There were so many fascinating factors and ideas from this collection, that even though it was a long one (over 80 looks in total), I did not feel bored at all. It also took me a few days to think of how to write them all down… In the end, I decided on 3 posts for Burberry because the all-encompassing experience Burberry managed to serve up this time, could not be described in one post… So, this one focuses on the collection itself…

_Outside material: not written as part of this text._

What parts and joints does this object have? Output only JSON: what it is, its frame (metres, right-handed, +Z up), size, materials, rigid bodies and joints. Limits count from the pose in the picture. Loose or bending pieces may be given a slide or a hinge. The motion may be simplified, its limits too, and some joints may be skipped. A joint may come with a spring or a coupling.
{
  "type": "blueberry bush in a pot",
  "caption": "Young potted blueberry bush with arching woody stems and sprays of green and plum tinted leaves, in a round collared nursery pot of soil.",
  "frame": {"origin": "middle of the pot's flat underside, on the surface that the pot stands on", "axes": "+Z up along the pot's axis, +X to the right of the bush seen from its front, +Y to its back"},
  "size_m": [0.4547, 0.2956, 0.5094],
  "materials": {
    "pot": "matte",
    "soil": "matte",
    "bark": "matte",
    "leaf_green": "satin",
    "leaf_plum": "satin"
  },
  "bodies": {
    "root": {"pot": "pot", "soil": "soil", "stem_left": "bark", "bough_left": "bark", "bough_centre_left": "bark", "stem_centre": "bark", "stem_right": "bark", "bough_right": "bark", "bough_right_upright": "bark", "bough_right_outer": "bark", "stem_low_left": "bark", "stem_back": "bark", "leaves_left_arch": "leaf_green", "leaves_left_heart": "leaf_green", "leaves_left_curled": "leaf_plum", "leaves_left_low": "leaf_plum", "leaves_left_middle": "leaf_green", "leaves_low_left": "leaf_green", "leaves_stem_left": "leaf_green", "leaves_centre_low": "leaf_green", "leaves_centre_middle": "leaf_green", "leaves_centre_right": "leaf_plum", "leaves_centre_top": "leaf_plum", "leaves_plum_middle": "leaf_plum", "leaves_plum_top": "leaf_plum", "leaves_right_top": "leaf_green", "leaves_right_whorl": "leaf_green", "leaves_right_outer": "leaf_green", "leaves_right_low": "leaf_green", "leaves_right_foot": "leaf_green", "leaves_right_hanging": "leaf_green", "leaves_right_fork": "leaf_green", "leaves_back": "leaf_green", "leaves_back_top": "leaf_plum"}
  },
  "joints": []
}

Virginia Woolf’s “Orlando” is a perfect reference to describe this collection of gender fluidity and timeless dressing. Menswear were soft, colourful and playful, whilst womenswear were more masculine, bold in muted colour tones. I particularly loved the layering and mixing of soft and hard textures, such as comfy silk satin pyjamas layered with chunky knitwear with oversized bell sleeves. Just like how Nancy Lancaster played with scales in her interiors and garden designs; Burberry, played with proportions to make what essentially masculine cut became feminine by augmenting its proportions, and vice versa. Dressing gowns and pyjamas were layered with daywear outfits to create a look that was suitable for both day and night, casual and formal occasions. Timeless was not only applied to seasons here, but instead, timeless also referred to the time of day as well. Seeing these silk pyjamas worn as part of a daywear look reminded me on my childhood growing up in a Thai/Chinese community where older generations used to go out doing their morning grocery shopping in pyjamas. Wearing pyjamas outdoor would have been a fashion crime in the west, but now it is the new it look!

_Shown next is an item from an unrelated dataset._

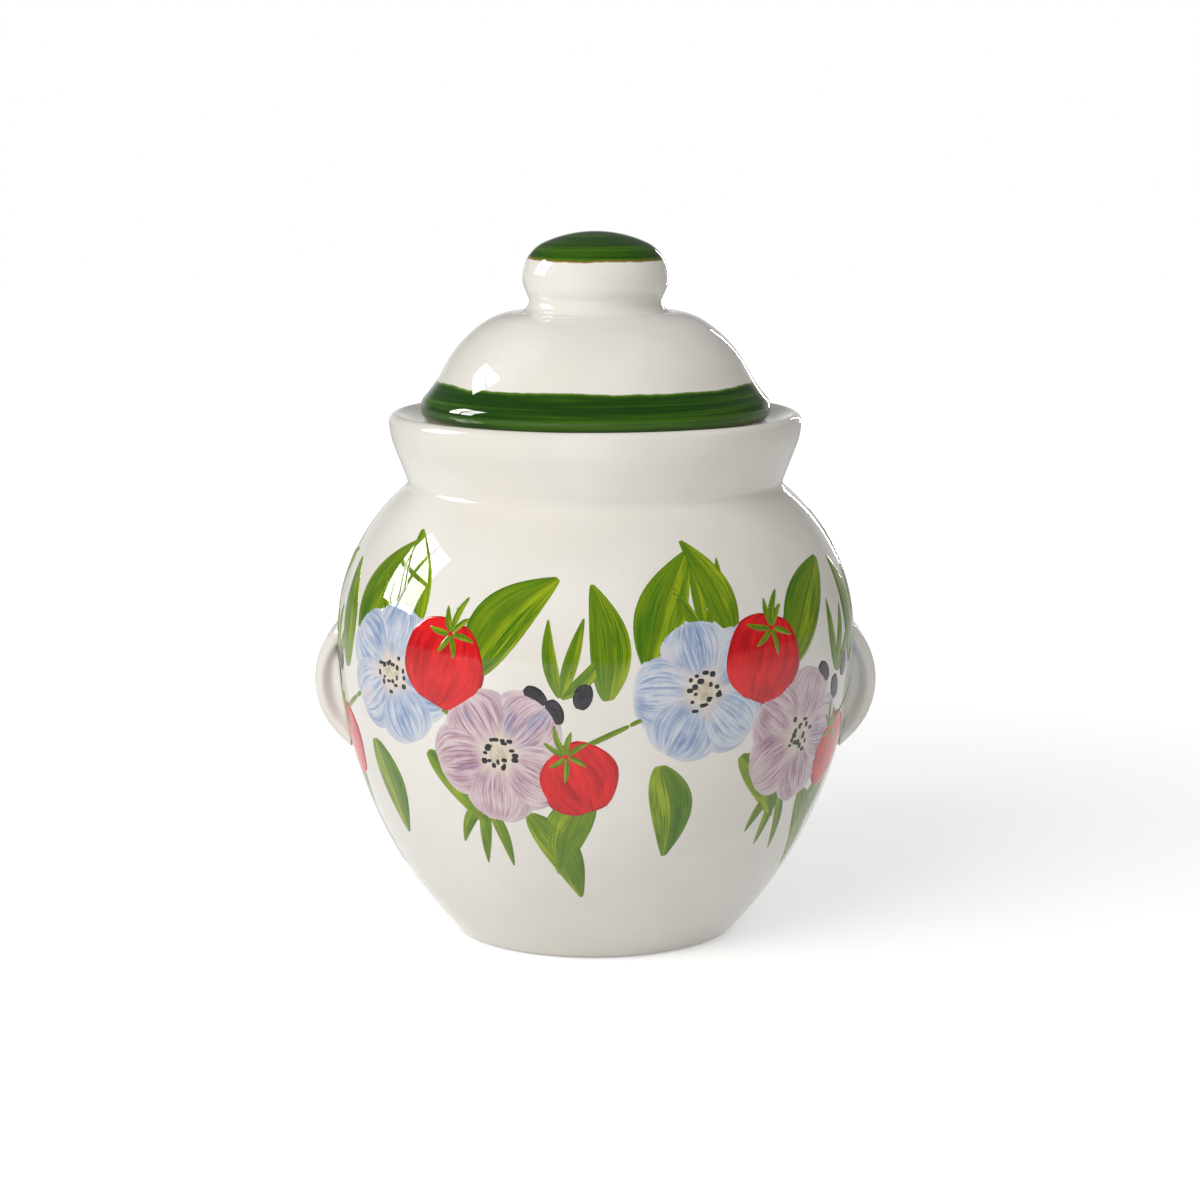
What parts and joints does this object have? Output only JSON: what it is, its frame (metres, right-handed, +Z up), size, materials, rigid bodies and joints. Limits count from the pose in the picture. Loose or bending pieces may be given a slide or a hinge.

The September Collection was almost like a history lesson of British traditional costume, done in a modern way that made it very contemporary. The idea of bringing the past into the future featured very strongly in every look.
British traditional crafts were another highlight of the show, and made even greater impact when one could meet the very people who embroidered, hand-sewn these clothes, experienced first-hand how each techniques were created, from making hardware for an accessories to patchwork making, to hand painting monograms and flowers on one’s bag.

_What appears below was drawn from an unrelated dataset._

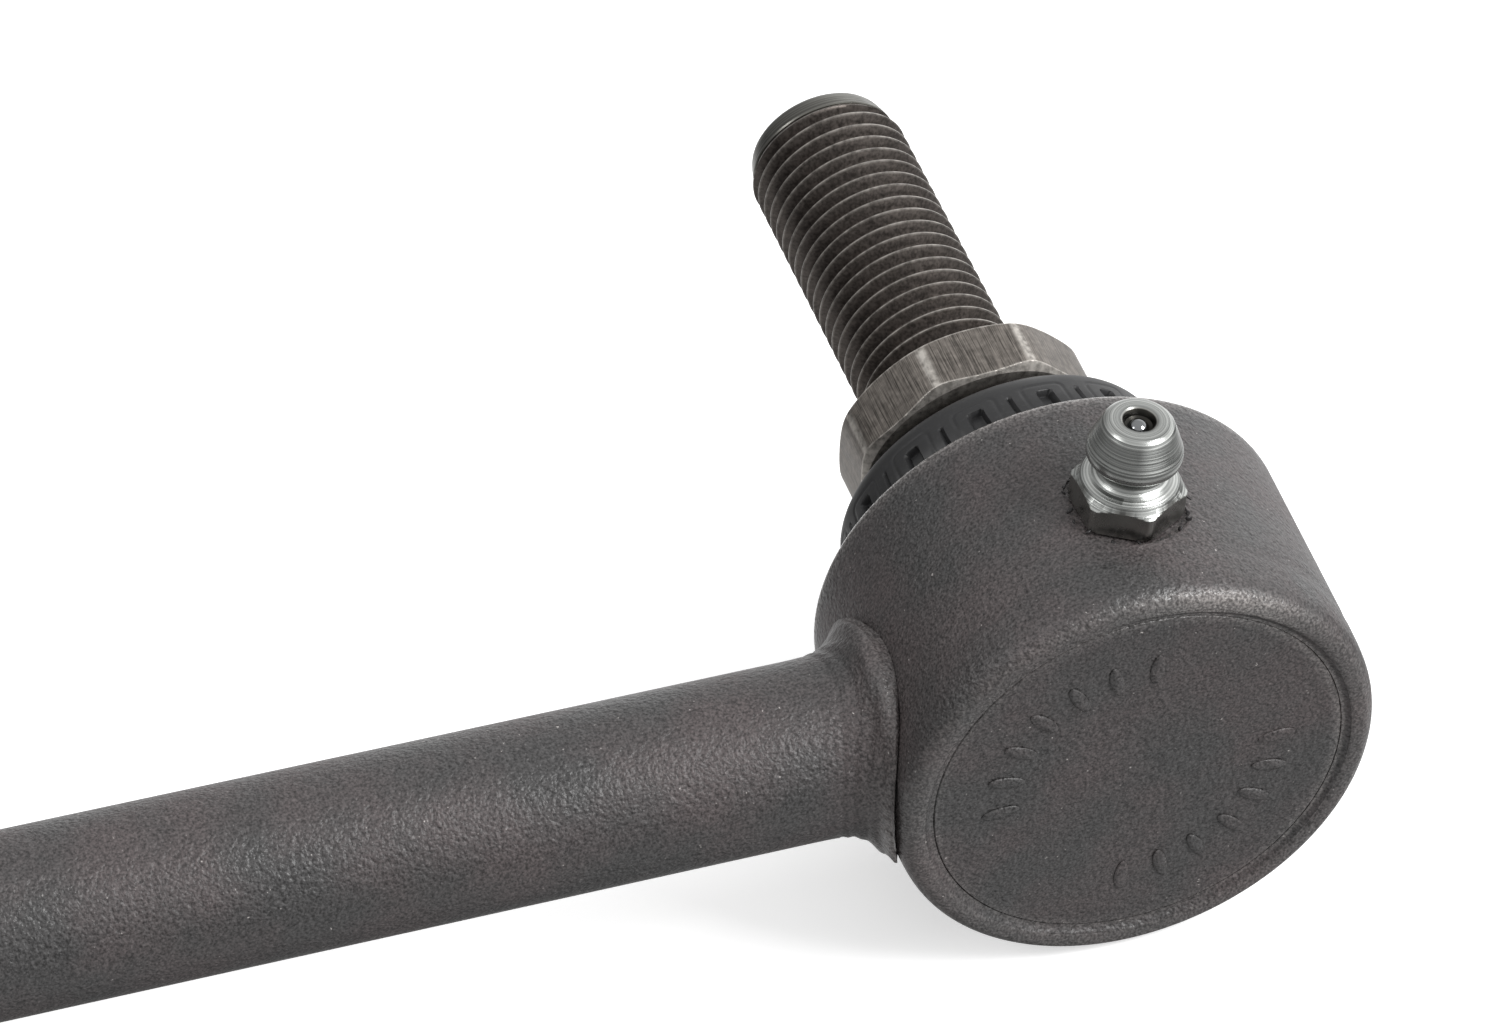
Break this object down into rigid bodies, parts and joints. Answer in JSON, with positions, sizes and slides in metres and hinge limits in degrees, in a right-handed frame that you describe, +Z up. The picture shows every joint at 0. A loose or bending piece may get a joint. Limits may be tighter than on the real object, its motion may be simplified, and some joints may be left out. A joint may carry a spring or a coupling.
{
  "type": "stabilizer link",
  "caption": "Suspension stabilizer link with two greasable ball-joint ends: threaded studs with wrench collars, dust boots, round housings and a straight bar.",
  "frame": {"origin": "on the surface that the link rests on, under the middle of the bar", "axes": "+X along the bar towards the end whose stud points along +Y, +Z up through the grease fittings"},
  "size_m": [0.2544, 0.109, 0.0418],
  "materials": {
    "coated_steel": "satin",
    "bearing_steel": "satin",
    "spring_steel": "satin",
    "stud_steel": "satin",
    "boot_rubber": "satin",
    "ring_steel": "satin",
    "zinc_plate": "gloss",
    "polished_steel": "gloss"
  },
  "bodies": {
    "link": {"link_bar": "coated_steel", "housing_a": "coated_steel", "cover_plate_a": "coated_steel", "upper_bearing_a": "bearing_steel", "thrust_seat_a": "bearing_steel", "preload_spring_a": "spring_steel", "boot_base_ring_a": "ring_steel", "grease_fitting_a": "zinc_plate", "check_spring_a": "spring_steel", "housing_b": "coated_steel", "cover_plate_b": "coated_steel", "upper_bearing_b": "bearing_steel", "thrust_seat_b": "bearing_steel", "preload_spring_b": "spring_steel", "boot_base_ring_b": "ring_steel", "grease_fitting_b": "zinc_plate", "check_spring_b": "spring_steel"},
    "boot_swing_a": {"dust_boot_a": "boot_rubber"},
    "boot_tilt_a": {"boot_neck_ring_a": "ring_steel"},
    "stud_a": {"ball_stud_a": "stud_steel"},
    "check_valve_a": {"check_ball_a": "polished_steel"},
    "boot_swing_b": {"dust_boot_b": "boot_rubber"},
    "boot_tilt_b": {"boot_neck_ring_b": "ring_steel"},
    "stud_b": {"ball_stud_b": "stud_steel"},
    "check_valve_b": {"check_ball_b": "polished_steel"}
  },
  "joints": [
    {"name": "stud_a_swing", "type": "hinge", "parent": "link", "child": "boot_swing_a", "pos_m": [0.11, 0.0015, 0.0172], "axis": [1, 0, 0], "range_deg": [-26.5, 13.5], "deforming": ["dust_boot_a"]},
    {"name": "stud_a_tilt", "type": "hinge", "parent": "boot_swing_a", "child": "boot_tilt_a", "pos_m": [0.11, 0.0015, 0.0172], "axis": [0, -0.1132, 0.9936], "range_deg": [-24.1, 15.9], "deforming": ["dust_boot_a"]},
    {"name": "stud_a_spin", "type": "hinge", "parent": "boot_tilt_a", "child": "stud_a", "pos_m": [0.11, 0.0015, 0.0172], "axis": [-0.0715, 0.991, 0.1129], "continuous": true},
    {"name": "check_ball_a_lift", "type": "slide", "parent": "link", "child": "check_valve_a", "axis": [-0.0819, 0, -0.9966], "range_m": [0, 0.001], "stiffness_N_per_m": 60, "springref_m": -0.0005, "deforming": ["check_spring_a"]},
    {"name": "stud_b_swing", "type": "hinge", "parent": "link", "child": "boot_swing_b", "pos_m": [-0.11, -0.0015, 0.0172], "axis": [-1, 0, 0], "range_deg": [-26.5, 13.5], "deforming": ["dust_boot_b"]},
    {"name": "stud_b_tilt", "type": "hinge", "parent": "boot_swing_b", "child": "boot_tilt_b", "pos_m": [-0.11, -0.0015, 0.0172], "axis": [0, 0.1132, 0.9936], "range_deg": [-24.1, 15.9], "deforming": ["dust_boot_b"]},
    {"name": "stud_b_spin", "type": "hinge", "parent": "boot_tilt_b", "child": "stud_b", "pos_m": [-0.11, -0.0015, 0.0172], "axis": [0.0715, -0.991, 0.1129], "continuous": true},
    {"name": "check_ball_b_lift", "type": "slide", "parent": "link", "child": "check_valve_b", "axis": [0.0819, 0, -0.9966], "range_m": [0, 0.001], "stiffness_N_per_m": 60, "springref_m": -0.0005, "deforming": ["check_spring_b"]}
  ]
}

The inspirations for the collection could be seen on the moodboards on the ground floor of Makers House where interiors of English stately homes, portraits of English noblemen and women, Colefax & Fowler style fabric swatches, plans of traditional homes and gardens, all combined to create very modern looks such as embroidered tulle skirts with patterns showing plans of an English garden, or a silk shirt with patterns of a 16th century English wallpaper. This was no doubt the most provocative Burberry Collection I have ever seen.
Below are some of the highlights of the collection, which are currently on display at Makers House… Enjoy!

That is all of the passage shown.